There are probably reams of money to be made during a downturn if you're capable of (say) buying out mortgages or failing businesses. The service economy will grow, with cheap labor, so businesses that are labor-intensive will actually have a shot at doing well. Savvy financial investments -- banking, insurance -- will also be potentially as lucrative as ever, although you'll want to be suitably diversified. Professionally, it would probably behoove one to have management experience. Freelancing is probably going to be a growth area, too, so if you're inclined in that direction -- can handle the risk/reward ratio -- you could potentially continue to make a good living.
posted by dhartung at 5:33 PM on September 25, 2005

Response by poster: If Alison pulls through okay, so will I. Got all those basic skills and more.

Gotta work on owning the house outright. We're okay on all other fronts, I guess.
posted by five fresh fish at 5:36 PM on September 25, 2005

The secret is lentils. Lots and lots of lentils.
posted by leapingsheep at 7:12 PM on September 25, 2005 [1 favorite]

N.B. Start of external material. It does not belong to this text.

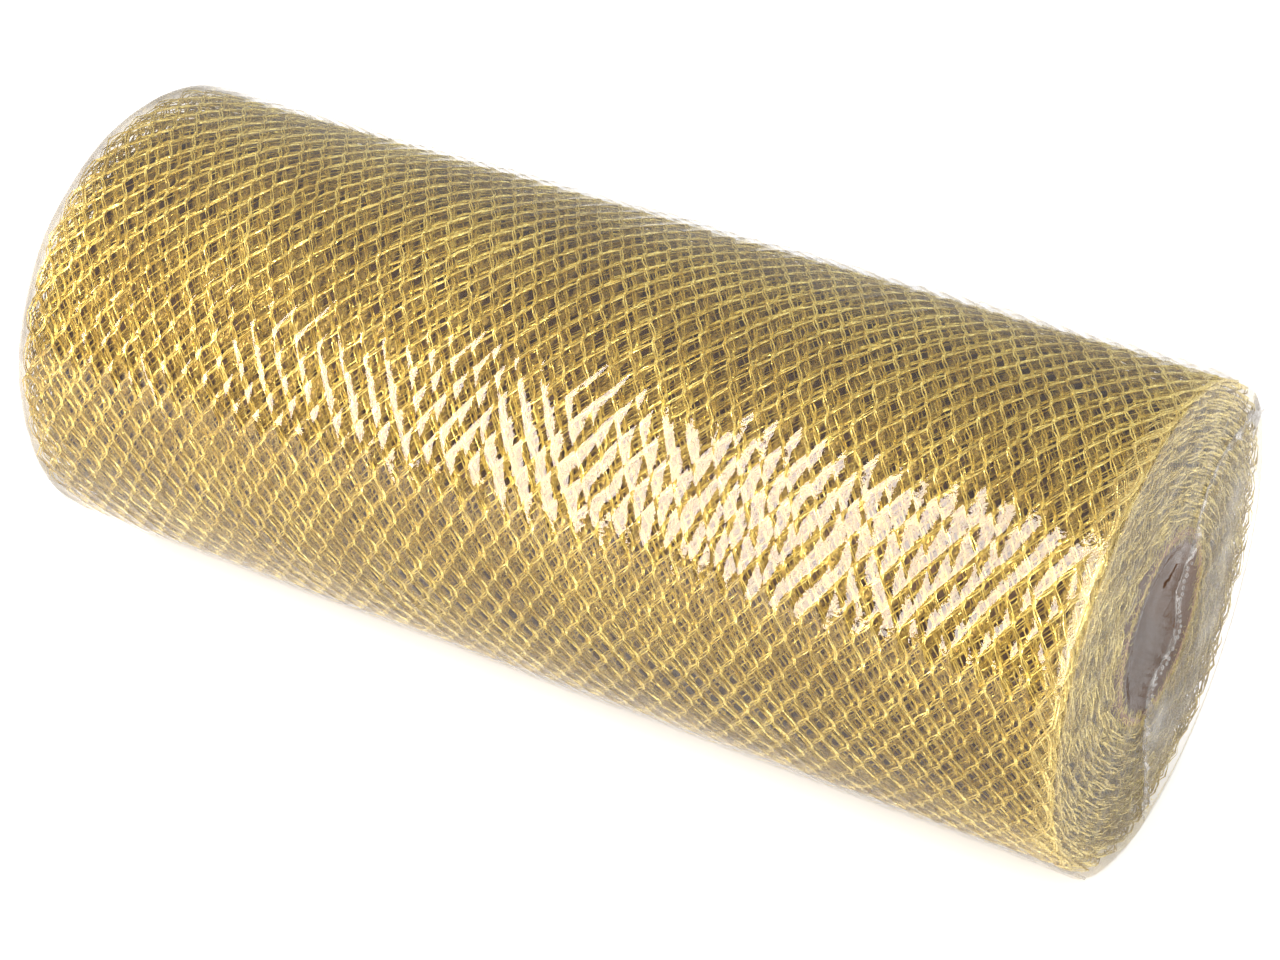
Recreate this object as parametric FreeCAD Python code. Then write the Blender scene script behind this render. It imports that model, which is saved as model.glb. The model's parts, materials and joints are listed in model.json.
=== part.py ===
"""A shrink-wrapped roll of gold net ribbon wound on a paperboard core.

Every length is in millimetres and every angle in degrees. The roll lies on its side: its axis is X, Z is
up, and the origin is on the axis, halfway along the core. The film is sealed at the +X end and open at the
-X end. Each sub-part is written to parts/NODE.step.
"""

import FreeCAD, Part
import math
import os

from FreeCAD import Placement, Rotation, Vector

# The paperboard core, wound from plies of kraft paper
CORE_BORE_RADIUS = 19.05
CORE_LENGTH = 250.0
PLY_THICKNESS = 0.38
GLUE_LINE = 0.03
PLY_LEAD = 82.0  # how far a ply's strip climbs along the core in one turn
PLY_GAP = 0.7  # between the edges of neighbouring turns of one ply's strip
PLY_GAP_START = 35.0  # the angle at which the innermost ply's gap starts

# The net ribbon, wound as one continuous strip
NET_WIDTH = 250.0
NET_THICKNESS = 0.5
TURN_PITCH = 0.7
HALF_TURNS = 88
TAIL_ANGLE = -32.0  # where the net ends, from +Y towards +Z

# The two strips of adhesive tape that hold the net's ends
START_TAPE_THICKNESS = 0.12
START_TAPE_WIDTH = 18.0
START_TAPE_MARGIN = 6.0  # bare core at each end of the tape
START_TAPE_SHOWING = 4.0  # tape in front of the net's first edge
TAIL_TAPE_THICKNESS = 0.08
TAIL_TAPE_LENGTH = 60.0
TAIL_TAPE_WIDTH = 25.0
TAIL_TAPE_STEP = 1.6  # how far the tape takes to come down from the net's edge

# The shrink-film bag
FILM_THICKNESS = 0.15
FILM_SLACK = 0.35  # between the outermost turn and the film
FILM_END_SLACK = 0.8  # between the net's edges and the film over each end
FILM_CORNER = 1.0  # inner radius where the side turns into an end
FILM_MOUTH_RADIUS = 26.0  # the hole that the film has shrunk back to at the open end
FILM_BEAD_RADIUS = 0.45  # the curled rim of that hole
END_SEAL_HEIGHT = 2.0
END_SEAL_THICKNESS = 0.3
END_SEAL_MARGIN = 3.5  # between the seal's ends and the film's rim
END_SEAL_TOP = 32.0  # where the seal starts at the rim, from +Y towards +Z
END_SEAL_BOTTOM = -91.0  # and where it ends
END_SEAL_KNEE = (11.0, 3.0)  # the Y and Z of the bend inside the core's mouth
END_SEAL_BOW = 0.22  # how far each half bulges off its chord, as a share of the chord
SIDE_SEAL_RADIUS = 0.5
SIDE_SEAL_ANGLE = -121.0  # from +Y towards +Z, so it is in front and low down

CLEARANCE = 0.05  # between wound pieces that lie on each other
OVERCUT = 1.0  # how far a cutting tool runs past what it cuts

PLY_NAMES = ("core_inner_ply", "core_middle_ply_a", "core_middle_ply_b", "core_outer_ply")
X_AXIS = Vector(1, 0, 0)
ORIGIN = Vector(0, 0, 0)

# Radii and places that follow from the driving dimensions
CORE_RADIUS = CORE_BORE_RADIUS + len(PLY_NAMES) * PLY_THICKNESS + (len(PLY_NAMES) - 1) * GLUE_LINE
CENTRE_SHIFT = TURN_PITCH / 4  # a two-centre spiral swings between these two centres
FIRST_RADIUS = CORE_RADIUS + START_TAPE_THICKNESS + 2 * CLEARANCE + CENTRE_SHIFT
NET_RADIUS = FIRST_RADIUS + (HALF_TURNS - 1) * TURN_PITCH / 2 + NET_THICKNESS + CENTRE_SHIFT
FILM_RADIUS = NET_RADIUS + FILM_SLACK + FILM_THICKNESS
REST_HEIGHT = NET_RADIUS + CLEARANCE + FILM_THICKNESS  # the axis is this far above the table
FILM_HALF_LENGTH = max(NET_WIDTH, CORE_LENGTH) / 2 + FILM_END_SLACK + FILM_THICKNESS


def polar(radius, degrees, x=0.0, shift=0.0):
    """The point at that radius and angle about X, moved by shift along the angle's zero direction."""
    a = math.radians(degrees)
    return Vector(x, shift + radius * math.cos(a), radius * math.sin(a))


def cylinder(radius, x_from, x_to):
    """A solid cylinder on the X axis between two stations."""
    return Part.makeCylinder(radius, x_to - x_from, Vector(x_from, 0, 0), X_AXIS)


def arc(radius, from_deg, to_deg, x=0.0, shift=0.0):
    """An arc about X from one angle to another, as an edge."""
    middle = (from_deg + to_deg) / 2
    ends = [polar(radius, a, x, shift) for a in (from_deg, middle, to_deg)]
    return Part.Arc(*ends).toShape()


def line(a, b):
    """A straight edge."""
    return Part.LineSegment(a, b).toShape()


def extruded(edges, length):
    """The closed outline of edges in a plane across X, drawn out to that length along X."""
    face = Part.Face(Part.Wire(Part.__sortEdges__(edges)))
    return face.extrude(Vector(length, 0, 0))


def turned(shape, degrees):
    """The shape turned about X, from +Y towards +Z."""
    shape.Placement = Placement(ORIGIN, Rotation(X_AXIS, degrees)).multiply(shape.Placement)
    return shape


def ply_gap(inner, outer):
    """The space between the edges of a ply's strip: a helical bar that runs past both ends of the core."""
    middle = (inner + outer) / 2
    run_out = PLY_LEAD / 4
    helix = Part.makeHelix(PLY_LEAD, CORE_LENGTH + 2 * run_out, middle)
    near, far = middle - PLY_THICKNESS, middle + PLY_THICKNESS
    low, high = -PLY_GAP / 2, PLY_GAP / 2
    corners = ((near, low), (far, low), (far, high), (near, high), (near, low))
    profile = Part.makePolygon([Vector(r, 0, z) for r, z in corners])
    bar = Part.Wire(helix).makePipeShell([profile], True, True)
    bar.Placement = Placement(Vector(-CORE_LENGTH / 2 - run_out, 0, 0), Rotation(Vector(0, 1, 0), 90))
    # The bar starts away from the tube's own seam, which makes the cut a clean one.
    return turned(bar, PLY_GAP_START)


def ply(index):
    """One ply of the core: a strip of paperboard wound in a helix, each ply a share of a turn on."""
    inner = CORE_BORE_RADIUS + index * (PLY_THICKNESS + GLUE_LINE)
    outer = inner + PLY_THICKNESS
    half = CORE_LENGTH / 2
    tube = cylinder(outer, -half, half).cut(cylinder(inner, -half, half))
    return turned(tube.cut(ply_gap(inner, outer)), index * 360.0 / len(PLY_NAMES))


def half_turn(index, beyond=0.0):
    """Radius, centre shift and angles of one half turn of the net's inner face, or of a face beyond it."""
    radius = FIRST_RADIUS + index * TURN_PITCH / 2 + beyond
    if index % 2:
        return radius, CENTRE_SHIFT, 180.0, 360.0
    return radius, -CENTRE_SHIFT, 0.0, 180.0


def net_web():
    """The net ribbon: one strip wound in a two-centre spiral, each half turn an arc."""
    x = -NET_WIDTH / 2
    edges = []
    for face in (0.0, NET_THICKNESS):
        for index in range(HALF_TURNS):
            radius, shift, start, end = half_turn(index, face)
            edges.append(arc(radius, start, end, x, shift))
    for index, angle_of in ((0, 2), (HALF_TURNS - 1, 3)):
        inner, outer = half_turn(index), half_turn(index, NET_THICKNESS)
        ends = [polar(h[0], h[angle_of], x, h[1]) for h in (inner, outer)]
        edges.append(line(*ends))
    return turned(extruded(edges, NET_WIDTH), net_start_angle())


def net_start_angle():
    """The angle of the spiral's zero direction, so that the net ends at TAIL_ANGLE."""
    return TAIL_ANGLE - 180.0 * (HALF_TURNS % 2)


def start_tape():
    """Double-sided tape on the core, under the net's first edge."""
    inner = CORE_RADIUS + CLEARANCE
    outer = inner + START_TAPE_THICKNESS
    before = -math.degrees(START_TAPE_SHOWING / inner)
    after = before + math.degrees(START_TAPE_WIDTH / inner)
    x = -CORE_LENGTH / 2 + START_TAPE_MARGIN
    edges = [
        arc(inner, before, after, x),
        arc(outer, before, after, x),
        line(polar(inner, before, x), polar(outer, before, x)),
        line(polar(inner, after, x), polar(outer, after, x)),
    ]
    return turned(extruded(edges, CORE_LENGTH - 2 * START_TAPE_MARGIN), net_start_angle())


def tail_tape():
    """Clear tape over the net's last edge: on the tail, down the step, and on the turn below."""
    x = -TAIL_TAPE_LENGTH / 2
    last = half_turn(HALF_TURNS - 1, NET_THICKNESS + CLEARANCE)
    below = half_turn(HALF_TURNS - 2, NET_THICKNESS + CLEARANCE)
    edge = last[3]
    reach = math.degrees(TAIL_TAPE_WIDTH / 2 / last[0])
    step = math.degrees(TAIL_TAPE_STEP / last[0])
    rows = []
    edges = []
    for extra in (0.0, TAIL_TAPE_THICKNESS):
        on_tail = (last[0] + extra, edge - reach, edge, x, last[1])
        on_turn = (below[0] + extra, edge + step, edge + reach, x, below[1])
        edges += [arc(*on_tail), arc(*on_turn)]
        row = [polar(a[0], angle, x, a[4]) for a in (on_tail, on_turn) for angle in a[1:3]]
        edges.append(line(row[1], row[2]))
        rows.append(row)
    edges += [line(rows[0][i], rows[1][i]) for i in (0, 3)]
    return turned(extruded(edges, TAIL_TAPE_LENGTH), net_start_angle())


def film_form(inset):
    """The bag's outside, or the space inside it: a round-edged solid cylinder with a flat to rest on."""
    half = FILM_HALF_LENGTH - inset
    form = cylinder(FILM_RADIUS - inset, -half, half)
    rims = [e for e in form.Edges if isinstance(e.Curve, Part.Circle)]
    form = form.makeFillet(FILM_CORNER + FILM_THICKNESS - inset, rims)
    wide = FILM_RADIUS + OVERCUT
    long = half + OVERCUT
    floor = REST_HEIGHT - inset
    cutter = Part.makeBox(2 * long, 2 * wide, OVERCUT, Vector(-long, -wide, -floor - OVERCUT))
    return form.cut(cutter)


def film_bag():
    """The film: closed over the +X end, and shrunk back to a round mouth with a curled rim at -X."""
    bag = film_form(0.0).cut(film_form(FILM_THICKNESS))
    mouth_x = -FILM_HALF_LENGTH + FILM_THICKNESS / 2
    hole = cylinder(FILM_MOUTH_RADIUS, -FILM_HALF_LENGTH - OVERCUT, mouth_x + FILM_CORNER)
    bead = Part.makeTorus(FILM_MOUTH_RADIUS, FILM_BEAD_RADIUS, Vector(mouth_x, 0, 0), X_AXIS)
    return bag.cut(hole).fuse(bead)


def bowed(start, end, bow, side):
    """Three points of an arc that bulges off its chord to one side, by a share of the chord."""
    chord = end - start
    out = X_AXIS.cross(chord) * (bow * side)
    return start, (start + end) / 2 + out, end


def end_seal():
    """The welded seam across the sealed end: a low S-shaped fin of film that crosses the core's mouth."""
    knee = Vector(FILM_HALF_LENGTH, *END_SEAL_KNEE)
    reach = FILM_RADIUS - END_SEAL_MARGIN
    top, bottom = (polar(reach, angle, FILM_HALF_LENGTH) for angle in (END_SEAL_TOP, END_SEAL_BOTTOM))
    arcs = (bowed(top, knee, END_SEAL_BOW, -1), bowed(knee, bottom, END_SEAL_BOW, 1))
    path = Part.Wire([Part.Arc(*points).toShape() for points in arcs])
    band = path.makeOffset2D(END_SEAL_THICKNESS, 0, True, True)
    return band.extrude(Vector(END_SEAL_HEIGHT, 0, 0))


def side_seal():
    """The welded bead where the bag's two long edges meet."""
    half = FILM_HALF_LENGTH - FILM_CORNER - FILM_THICKNESS
    bead = Part.makeCylinder(
        SIDE_SEAL_RADIUS, 2 * half, polar(FILM_RADIUS, SIDE_SEAL_ANGLE, -half), X_AXIS
    )
    return bead.cut(film_form(0.0))


def report_sizes(nodes):
    """Prints the sizes that follow from the driving dimensions, and each node's volume."""
    length = sum(math.pi * (half_turn(i)[0] + NET_THICKNESS / 2) for i in range(HALF_TURNS))
    print(f"core {2 * CORE_RADIUS:.2f} mm across")
    print(f"net {2 * NET_RADIUS:.2f} mm across and {length / 1000:.2f} m long")
    print(f"film {2 * FILM_RADIUS:.2f} mm across, axis {REST_HEIGHT:.2f} mm above the table")
    for name, shape in nodes.items():
        print(f"{name}: {shape.Volume:.1f} mm3, valid {shape.isValid()}, {len(shape.Solids)} solid")


def main():
    nodes = {name: ply(index) for index, name in enumerate(PLY_NAMES)}
    nodes["start_tape"] = start_tape()
    nodes["net_web"] = net_web()
    nodes["tail_tape"] = tail_tape()
    nodes["film_bag"] = film_bag()
    nodes["film_end_seal"] = end_seal()
    nodes["film_side_seal"] = side_seal()
    os.makedirs("parts", exist_ok=True)
    for name, shape in nodes.items():
        shape.exportStep(f"parts/{name}.step")
    report_sizes(nodes)


main()
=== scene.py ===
"""The looks of a roll of gold wrapping net on a paperboard core, shrink-wrapped in clear film.

Lengths are in metres. The roll's axis is X, Z is up, and angles about the axis run from +Y towards +Z.
"""

import json
import logging
import math
from collections.abc import Callable, Iterator, Sequence
from contextlib import contextmanager
from dataclasses import dataclass, field
from enum import Enum

import bpy
import numpy as np
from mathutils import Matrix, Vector


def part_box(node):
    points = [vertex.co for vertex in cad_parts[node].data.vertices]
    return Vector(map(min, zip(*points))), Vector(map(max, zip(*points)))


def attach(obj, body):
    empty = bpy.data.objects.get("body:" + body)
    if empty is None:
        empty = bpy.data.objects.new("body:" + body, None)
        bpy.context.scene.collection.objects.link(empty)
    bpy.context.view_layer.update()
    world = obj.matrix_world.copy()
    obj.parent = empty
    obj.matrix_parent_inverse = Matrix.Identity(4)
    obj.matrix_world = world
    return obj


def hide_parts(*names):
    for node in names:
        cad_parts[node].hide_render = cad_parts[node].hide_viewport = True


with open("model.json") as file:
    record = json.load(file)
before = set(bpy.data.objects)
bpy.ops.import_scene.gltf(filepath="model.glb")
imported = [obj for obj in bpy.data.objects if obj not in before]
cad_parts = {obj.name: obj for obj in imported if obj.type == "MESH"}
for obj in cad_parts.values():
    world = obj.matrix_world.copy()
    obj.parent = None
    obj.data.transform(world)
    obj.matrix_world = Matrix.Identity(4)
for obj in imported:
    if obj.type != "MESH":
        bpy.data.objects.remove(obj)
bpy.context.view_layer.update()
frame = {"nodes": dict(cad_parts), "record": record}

MM = 0.001
TURN = 2 * math.pi
BODY = "root"
SEED = 41
LOG = logging.getLogger("net_roll")

Colour = tuple[float, float, float, float]
Points = np.ndarray


class Slot(Enum):
    """The record's material slots."""

    BOARD = "core_board"
    TAPE = "adhesive_tape"
    NET = "gold_net"
    FILM = "clear_film"


class Side(Enum):
    """The two ends of the roll, as the sign of X there."""

    SEALED = 1
    OPEN = -1


# --------------------------------------------------------------------------------------------------
# Modelling helpers


def deselect_all() -> None:
    """Leaves edit mode and deselects every object."""
    if bpy.context.object and bpy.context.object.mode != "OBJECT":
        bpy.ops.object.mode_set(mode="OBJECT")
    bpy.ops.object.select_all(action="DESELECT")


def activate(obj: bpy.types.Object) -> None:
    """Makes obj the only selected object, and the active one."""
    deselect_all()
    obj.select_set(True)
    bpy.context.view_layer.objects.active = obj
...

Prepaying a variable rate line of credit might be a good idea. Prepaying your fixed rate first mortgage is not really a great strategy.

First, houses have high inherent carrying costs and municipalities might increase property taxes to a crushing extent. You're never really free of homeownership cost.

Second, cash in hand can be easily diversified among investments and hedges you far better against unemployment and underemployment than does home equity, especially if home equity lending collapses or tightens credit requirements so that you can't get a line exactly when you need one (i.e., you lose your job.)

Third, banks essentially have no discretion about accelerating loans. They can only foreclose on you if you haven't paid for months, and the only time that would actually happen is if you couldn't sell the house first at at least the mortgage balance ... i.e., the bank would have to sell at even worse price to a speculator. You then rent your own house, or a nearby house, right back from the same speculators, at a rent which is probably half the mortgage you were paying before.